Processus de délimitation

L’idée de créer ces territoires agroalimentaires est née il y a un an. Évidemment, le processus demandera plusieurs mobilisations et efforts avant que ne soient reconnues officiellement ces zones et que ne soient garantis les droits qui les accompagnent. Premièrement, il y eu une phase de construction, principalement menée par un mouvement social agricole - le Coordinateur national agricole (CNA) - et le mouvement populaire de masse du Centre-Orient de Colombie. Le CNA a monté des ateliers afin de présenter l’idée dans les différentes communautés. L’étape suivante fut donc celle de la socialisation du projet, avec des réunions, assemblées publiques et ateliers dans les zones qui seraient concernés par ces territoires.

Lors des rencontres, il y eut des ateliers de cartographie sociale où les communautés délimitaient les zones agroalimentaires selon les zones de production et les réalités distinctes des différentes municipalités qui divisent les départements. En Arauca, les zones projetées regroupent les municipalités de Tame, Saravena, Fortul et Arauquita. Suivant ces ateliers ont été réalisés pour chaque département.

Les 21 et 22 mars 2015, une rencontre sera organisée à Yopal, dans le département du Casanare. Lors de cette rencontre plus de 1000 personnes seront convoquées pour décider collectivement de la proposition de ces territoires agroalimentaires. L’idée sera de construire conjointement une déclaration politique qui sera postérieurement présentée aux institutions politiques concernées par l’implantation de ce projet, incluant les ministères, la présidence et les mairies concernées.  

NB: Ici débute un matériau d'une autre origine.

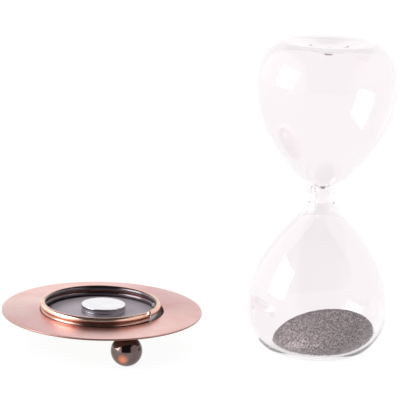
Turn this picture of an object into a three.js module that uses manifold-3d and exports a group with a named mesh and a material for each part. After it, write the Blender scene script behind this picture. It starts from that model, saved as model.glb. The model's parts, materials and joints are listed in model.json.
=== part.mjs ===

L’évènement organisé par le mouvement populaire de masse du Centre-Orient de Colombie fait suite à la volonté du Congrès des Peuples de se propager dans les régions. Le Congrès des Peuples est un processus populaire et social qui vise l’élaboration d’un plan de vie digne au niveau national colombien et la construction d’une stratégie conjointe des différents secteurs sociaux.